30 marzo 2017. Fonti ufficiali cinesi hanno reso noto che entro la fine del mese di aprile sarà ultimata la demolizione dei 3.225 alloggi appartenuti ai religiosi ormai allontanati da Larung Gar, il più grande e noto centro di studi buddhisti tibetani.
Parlando ai membri della comunità religiosa, un abate dell’istituto ha dichiarato che nel corso del 2016 e nei primi tre mesi dell’anno in corso sono stati allontanati da Larung Gar e dal vicino centro di Yachen Gar 4.828 religiosi. In previsione dell’arrivo, con l’incarico di ispezionare i lavori in corso, del capo della provincia del Sichuan, l’abate ha chiesto ai monaci e alle monache di Larung Gar di mantenere la calma e concentrarsi sui loro studi: “Poiché siete per lo più tutti giovani, dovete essere tranquilli e concentravi sulla pratica e sullo studio. Per i nostri monaci e le nostre monache è stato un periodo molto duro e difficile, sia fisicamente sia mentalmente. L’ordine riguardante le demolizioni e le espulsioni viene dall’alto e non può essere discusso, dobbiamo mostrare senso di sopportazione e non reagire con proteste o suicidi.
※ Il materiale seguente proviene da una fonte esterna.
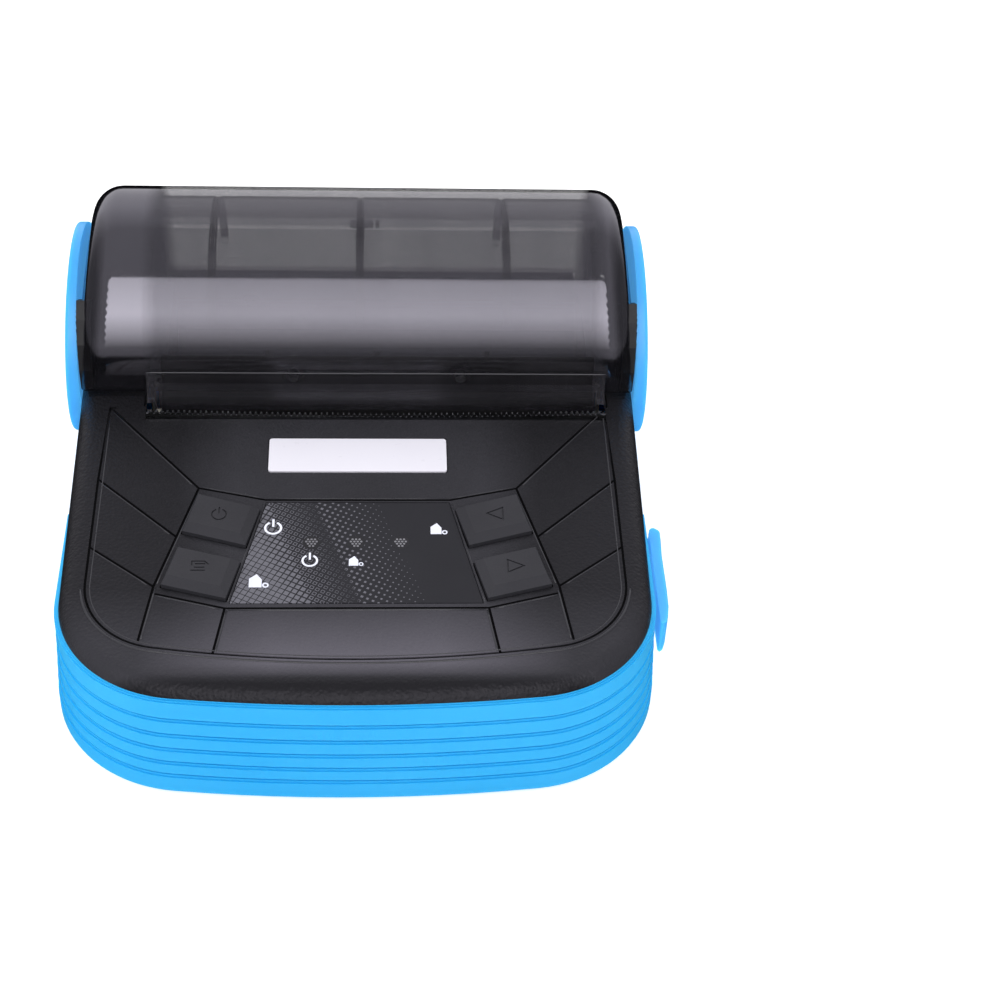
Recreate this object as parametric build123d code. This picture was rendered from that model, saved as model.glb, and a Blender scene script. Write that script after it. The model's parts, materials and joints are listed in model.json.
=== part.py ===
from build123d import *
import math
import os

# Portable 80 mm receipt printer.
# Frame: X to the viewer's right, Y to the back, Z up.  The origin is the centre
# of the footprint on the resting plane.  All sizes in millimetres.

# ---------------------------------------------------------------- dimensions
# base shell
BASE_HALF = 52.2          # half width of the ribbed base
BASE_FRONT = -59.15       # front of the base at the middle
BASE_REAR = 58.2          # rear of the base
BASE_BOW = 280.0          # radius of the bowed front
BASE_CORNER = 24.0        # front corner radius in plan
REAR_CORNER = 9.0         # rear corner radius in plan
FLOOR_Z = 0.8             # underside of the shell, above the feet
FLOOR_T = 2.0             # floor thickness
WALL = 2.2                # base wall
TUB_Z = 7.4               # top of the low rear part of the base
BUMPER_Z = 22.6           # top of the high front part of the base
BUMPER_Y = -12.0          # where the high front part ends
RIB_LEVELS = [0.3, 5.1, 8.1, 11.3, 14.6, 18.2, 22.6]
RIB_INSET = [0.0, 0.2, 0.4, 0.6, 0.8, 0.95]     # the walls lean in towards the top

# upper housing
TOP_HALF_REAR = 52.0      # half width at the rear
TOP_HALF_FRONT = 50.45    # half width at the front
TOP_FRONT = -58.0
TOP_REAR = 58.0
TOP_WALL = 2.0
TOP_ROLL = 3.4            # rolled top edge
PANEL_SLOPE = 2.5         # panel falls towards the front, degrees
PANEL_Y0 = -11.5          # a point on the panel plane
PANEL_Z0 = 26.5
PANEL_T = 2.0
PANEL_REAR = 13.5         # rear edge of the panel, at the cover
SLOT_X0, SLOT_X1 = -38.8, 45.6    # paper exit notch
SLOT_Y = 7.4

# paper cover
COVER_Y, COVER_Z = 35.2, 31.2     # centre of the round profile
COVER_R = 23.0
COVER_T = 1.8
COVER_HALF = 50.8         # half width of the cover at its lower edge
COVER_DRAFT = 7.3         # side draft, degrees
COVER_UPPER = 1.25        # how far the drafted planes lie outside the foot, at the foot
COVER_EDGE = 5.6          # rounding of the two end edges
HINGE_Y, HINGE_Z = 55.9, 21.6     # cover hinge axis

# side caps
CAP_Y, CAP_Z, CAP_R = 34.0, 27.6, 19.8
CAP_X0 = 51.2             # inner face
CAP_X1 = 54.3             # outer face at the middle
CAP_LEAN = 2.0            # lean of the outer face, degrees
CAP_DOME = 300.0          # dome radius of the outer face

# paper bay
BIN_Y, BIN_Z, BIN_R = 35.4, 30.6, 20.6
BIN_X0, BIN_X1 = -36.4, 43.6
BIN_T = 1.4

# platen and drive train
PLATEN_Y, PLATEN_Z, PLATEN_R = 14.2, 18.0, 4.1
GEAR_M = 0.5
N_PLATEN, N_SMALL2, N_BIG2, N_SMALL1, N_BIG1, N_PINION = 17, 15, 24, 12, 28, 12
G2_Y = PLATEN_Y + 0.09 * 8.0
G2_Z = PLATEN_Z - 0.996 * 8.0
G1_ANG = math.radians(166.05)
G1_Y = G2_Y + 9.0 * math.cos(G1_ANG)
G1_Z = G2_Z + 9.0 * math.sin(G1_ANG)
MOT_ANG = math.radians(176.0)
MOT_Y = G1_Y + 10.0 * math.cos(MOT_ANG)
MOT_Z = G1_Z + 10.0 * math.sin(MOT_ANG)
MOTOR_R = 7.5

# print head
HEAD_PIVOT_Y, HEAD_PIVOT_Z = 7.9, 10.4

# controls: corners of the key caps on the panel, outer side first
KEY_UP = [(30.3, -21.2), (28.2, -12.5), (17.1, -16.0), (19.3, -24.6)]
KEY_LOW = [(33.1, -33.6), (30.9, -25.2), (20.0, -28.4), (22.1, -36.8)]
KEY_GAP = 0.25            # clearance of a cap in its hole
KEY_RISE = 0.7            # straight side above the panel
KEY_TOP = 1.3             # top face above the panel
KEY_TRAVEL = 0.5
LED_X = [-8.0, -0.3, 7.4]
LED_Y = -23.4

# board and battery
BOARD_Z, BOARD_T = 18.6, 1.2
BAT = (-31.0, 31.0, -50.0, -16.0, 2.6, 16.4)
DOOR = (-33.0, 33.0, -51.4, -14.6)
DOOR_AX_Y, DOOR_AX_Z = -13.9, 1.65
DOOR_LUGS = (-20.0, 20.0)

USB_Y, USB_Z = -22.9, 17.0
FLAP_AX_X, FLAP_AX_Y = 53.0, -14.9    # hinge axis of the port cover

CASE_SCREWS = [(-42.0, -43.0), (42.0, -43.0), (-45.3, 50.0), (45.3, 50.0)]
FEET = [(-43.0, -29.0), (43.0, -29.0), (-42.0, 38.0), (42.0, 38.0)]
BOARD_SCREWS = [(-38.5, -17.0), (38.5, -17.0), (0.0, -46.5)]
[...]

Dobbiamo pazientare ed essere tolleranti ancora per un mese”.
Il 29 marzo, l’organizzazione Human Rights Watch ha diffuso un comunicato in cui chiede alle autorità cinesi di porre fine alle espulsioni dei religiosi e alla loro forzata ri-educazione. Molti dei monaci e delle monache allontanati dall’istituto sono stati infatti costretti a tornare nella cosiddetta Regione Autonoma (TAR), privati della libertà personale e sottoposti a trattamenti degradanti come, ad esempio è avvenuto nel novembre 2016 a Nyingtri, nella zona sud orientale del TAR, dove un gruppo di almeno cento religiosi, monaci e monache, è stato sottoposto a sessioni di ri-educazione politica. Human Rights Watch cita un video diffuso all’epoca sui social media in cui si vedevano venticinque donne tibetane all’interno di una stazione di polizia, con la testa rasata e in abiti militari, costrette a cantare: “Le donne tibetane e cinesi sono figlie della stessa madre e il nome della madre è Cina”. Un altro video mostrava dodici monache tibetane, in abiti religiosi, danzare di fronte a funzionari cinesi al suono della “Canzone dei Servi Emancipati”, nota per essere stata eseguita nel 1959, a Pechino, di fronte al presidente Mao.
“La Cina sta eliminando in modo crudele e caparbio ogni forma di libertà e pratica religiosa”, ha dichiarato Sophie Richardson direttrice di Human Rights Watch. “Le autorità devono porre fine allo smantellamento della comunità, spiegare le ragioni del loro comportamento a Larung Gar e a Nyingtri e porre fine alle restrizioni imposte ai monaci allontanati dall’istituto consentendo loro di dedicarsi pienamente alla pratica e ai rituali religiosi”.